▸ What needs to be done: Write out each line beneath this one exactly as it reads.
* BEGIN Dataset section *
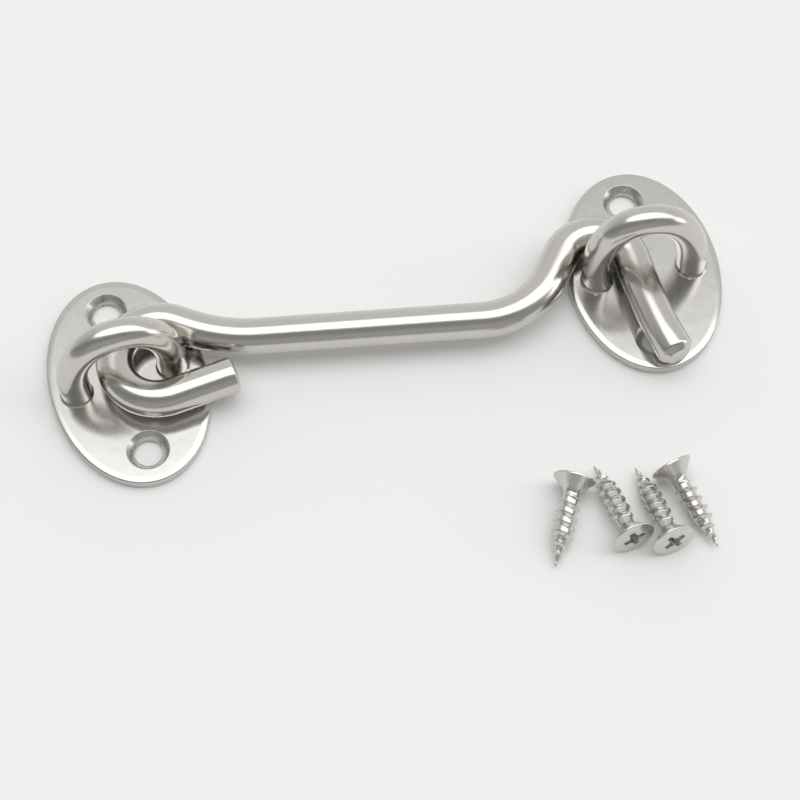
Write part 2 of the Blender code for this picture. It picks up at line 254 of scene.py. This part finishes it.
def add_world():
    """A soft box overhead in a grey room that is darker in front, with a small lamp low on the right."""
    world = bpy.data.worlds.new("studio")
    world.use_nodes = True
    bpy.context.scene.world = world
    tree = world.node_tree
    tree.nodes.clear()
    place = tree.nodes.new("ShaderNodeTexCoord")
    turn = tree.nodes.new("ShaderNodeVectorRotate")
    turn.rotation_type = "Z_AXIS"
    turn.inputs["Angle"].default_value = math.radians(ROOM_TURN)
    tree.links.new(place.outputs["Generated"], turn.inputs["Vector"])
    split = tree.nodes.new("ShaderNodeSeparateXYZ")
    tree.links.new(turn.outputs["Vector"], split.inputs["Vector"])
    front = calculate(tree, "MULTIPLY", split.outputs["Y"], -1.0)
    arc = calculate(tree, "ARCTAN2", split.outputs["Z"], front)
    share = calculate(tree, "DIVIDE", arc, math.pi)
    middle = room_ramp(tree, share, ROOM_MIDDLE)
    left = room_ramp(tree, share, ROOM_LEFT)
    right = room_ramp(tree, share, ROOM_RIGHT)
    sideways = split.outputs["X"]
    colour = blend(tree, fade(tree, sideways, *SIDE_RIGHT), middle, right)
    colour = blend(tree, fade(tree, sideways, *SIDE_LEFT), left, colour)
    across = calculate(tree, "SUBTRACT", sideways, BOX_MIDDLE[0])
    across = calculate(tree, "DIVIDE", across, BOX_REACH[0])
    along = calculate(tree, "SUBTRACT", arc, math.radians(BOX_MIDDLE[1]))
    along = calculate(tree, "DIVIDE", along, math.radians(BOX_REACH[1]))
    across = calculate(tree, "POWER", calculate(tree, "ABSOLUTE", across, 0.0), BOX_SQUARENESS)
    along = calculate(tree, "POWER", calculate(tree, "ABSOLUTE", along, 0.0), BOX_SQUARENESS)
    beyond = calculate(tree, "ADD", across, along)
    box = tree.nodes.new("ShaderNodeRGB")
    box.outputs[0].default_value = (*ROOM_TINT, 1.0)
    colour = blend(tree, fade(tree, beyond, *BOX_RIM), box.outputs[0], colour)
    glow = tree.nodes.new("ShaderNodeVectorMath")
    glow.operation = "DOT_PRODUCT"
    glow.inputs[1].default_value = LAMP_TOWARDS
    tree.links.new(place.outputs["Generated"], glow.inputs[0])
    lamp = tree.nodes.new("ShaderNodeRGB")
    lamp.outputs[0].default_value = (*[LAMP_LEVEL / ROOM_BRIGHTEST] * 3, 1.0)
    colour = blend(tree, fade(tree, glow.outputs["Value"], *LAMP_REACH), colour, lamp.outputs[0])
    light = tree.nodes.new("ShaderNodeBackground")
    light.inputs["Strength"].default_value = ROOM_BRIGHTEST
    tree.links.new(colour, light.inputs["Color"])
    output = tree.nodes.new("ShaderNodeOutputWorld")
    tree.links.new(light.outputs[0], output.inputs["Surface"])


# Materials

def noise(tree, source, scale, detail, stretch=(1.0, 1.0, 1.0)):
    """Noise over a coordinate, stretched by unequal scales."""
    spread = tree.nodes.new("ShaderNodeMapping")
    spread.inputs["Scale"].default_value = stretch
    tree.links.new(source, spread.inputs["Vector"])
    node = tree.nodes.new("ShaderNodeTexNoise")
    node.inputs["Scale"].default_value = scale
    node.inputs["Detail"].default_value = detail
    tree.links.new(spread.outputs["Vector"], node.inputs["Vector"])
    return node.outputs["Fac"]


def between(tree, source, low, high):
    """Spread a noise signal over a range."""
    node = tree.nodes.new("ShaderNodeMapRange")
    node.inputs["From Min"].default_value = NOISE_SPREAD[0]
    node.inputs["From Max"].default_value = NOISE_SPREAD[1]
    node.inputs["To Min"].default_value = low
    node.inputs["To Max"].default_value = high
    tree.links.new(source, node.inputs["Value"])
    return node.outputs["Result"]


def bump(tree, source, distance, before=None):
    """Dents of a depth, on top of those before them."""
    node = tree.nodes.new("ShaderNodeBump")
    node.inputs["Strength"].default_value = 1.0
    node.inputs["Distance"].default_value = distance
    tree.links.new(source, node.inputs["Height"])
    if before:
        tree.links.new(before, node.inputs["Normal"])
    return node.outputs["Normal"]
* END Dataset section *
▸ Reply to the task:
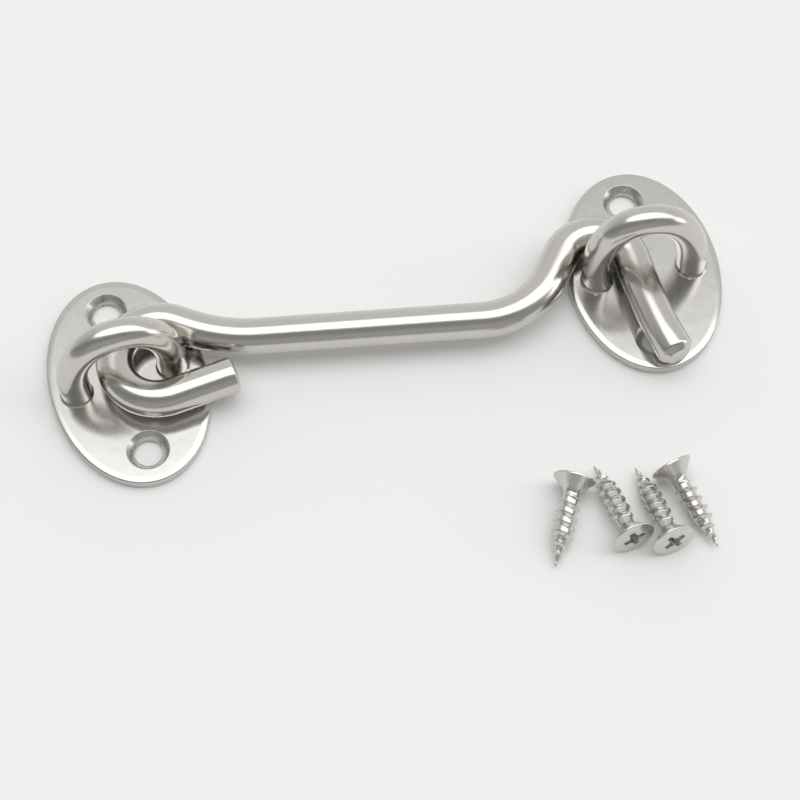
Write part 2 of the Blender code for this picture. It picks up at line 254 of scene.py. This part finishes it.
def add_world():
    """A soft box overhead in a grey room that is darker in front, with a small lamp low on the right."""
    world = bpy.data.worlds.new("studio")
    world.use_nodes = True
    bpy.context.scene.world = world
    tree = world.node_tree
    tree.nodes.clear()
    place = tree.nodes.new("ShaderNodeTexCoord")
    turn = tree.nodes.new("ShaderNodeVectorRotate")
    turn.rotation_type = "Z_AXIS"
    turn.inputs["Angle"].default_value = math.radians(ROOM_TURN)
    tree.links.new(place.outputs["Generated"], turn.inputs["Vector"])
    split = tree.nodes.new("ShaderNodeSeparateXYZ")
    tree.links.new(turn.outputs["Vector"], split.inputs["Vector"])
    front = calculate(tree, "MULTIPLY", split.outputs["Y"], -1.0)
    arc = calculate(tree, "ARCTAN2", split.outputs["Z"], front)
    share = calculate(tree, "DIVIDE", arc, math.pi)
    middle = room_ramp(tree, share, ROOM_MIDDLE)
    left = room_ramp(tree, share, ROOM_LEFT)
    right = room_ramp(tree, share, ROOM_RIGHT)
    sideways = split.outputs["X"]
    colour = blend(tree, fade(tree, sideways, *SIDE_RIGHT), middle, right)
    colour = blend(tree, fade(tree, sideways, *SIDE_LEFT), left, colour)
    across = calculate(tree, "SUBTRACT", sideways, BOX_MIDDLE[0])
    across = calculate(tree, "DIVIDE", across, BOX_REACH[0])
    along = calculate(tree, "SUBTRACT", arc, math.radians(BOX_MIDDLE[1]))
    along = calculate(tree, "DIVIDE", along, math.radians(BOX_REACH[1]))
    across = calculate(tree, "POWER", calculate(tree, "ABSOLUTE", across, 0.0), BOX_SQUARENESS)
    along = calculate(tree, "POWER", calculate(tree, "ABSOLUTE", along, 0.0), BOX_SQUARENESS)
    beyond = calculate(tree, "ADD", across, along)
    box = tree.nodes.new("ShaderNodeRGB")
    box.outputs[0].default_value = (*ROOM_TINT, 1.0)
    colour = blend(tree, fade(tree, beyond, *BOX_RIM), box.outputs[0], colour)
    glow = tree.nodes.new("ShaderNodeVectorMath")
    glow.operation = "DOT_PRODUCT"
    glow.inputs[1].default_value = LAMP_TOWARDS
    tree.links.new(place.outputs["Generated"], glow.inputs[0])
    lamp = tree.nodes.new("ShaderNodeRGB")
    lamp.outputs[0].default_value = (*[LAMP_LEVEL / ROOM_BRIGHTEST] * 3, 1.0)
    colour = blend(tree, fade(tree, glow.outputs["Value"], *LAMP_REACH), colour, lamp.outputs[0])
    light = tree.nodes.new("ShaderNodeBackground")
    light.inputs["Strength"].default_value = ROOM_BRIGHTEST
    tree.links.new(colour, light.inputs["Color"])
    output = tree.nodes.new("ShaderNodeOutputWorld")
    tree.links.new(light.outputs[0], output.inputs["Surface"])


# Materials

def noise(tree, source, scale, detail, stretch=(1.0, 1.0, 1.0)):
    """Noise over a coordinate, stretched by unequal scales."""
    spread = tree.nodes.new("ShaderNodeMapping")
    spread.inputs["Scale"].default_value = stretch
    tree.links.new(source, spread.inputs["Vector"])
    node = tree.nodes.new("ShaderNodeTexNoise")
    node.inputs["Scale"].default_value = scale
    node.inputs["Detail"].default_value = detail
    tree.links.new(spread.outputs["Vector"], node.inputs["Vector"])
    return node.outputs["Fac"]


def between(tree, source, low, high):
    """Spread a noise signal over a range."""
    node = tree.nodes.new("ShaderNodeMapRange")
    node.inputs["From Min"].default_value = NOISE_SPREAD[0]
    node.inputs["From Max"].default_value = NOISE_SPREAD[1]
    node.inputs["To Min"].default_value = low
    node.inputs["To Max"].default_value = high
    tree.links.new(source, node.inputs["Value"])
    return node.outputs["Result"]


def bump(tree, source, distance, before=None):
    """Dents of a depth, on top of those before them."""
    node = tree.nodes.new("ShaderNodeBump")
    node.inputs["Strength"].default_value = 1.0
    node.inputs["Distance"].default_value = distance
    tree.links.new(source, node.inputs["Height"])
    if before:
        tree.links.new(before, node.inputs["Normal"])
    return node.outputs["Normal"]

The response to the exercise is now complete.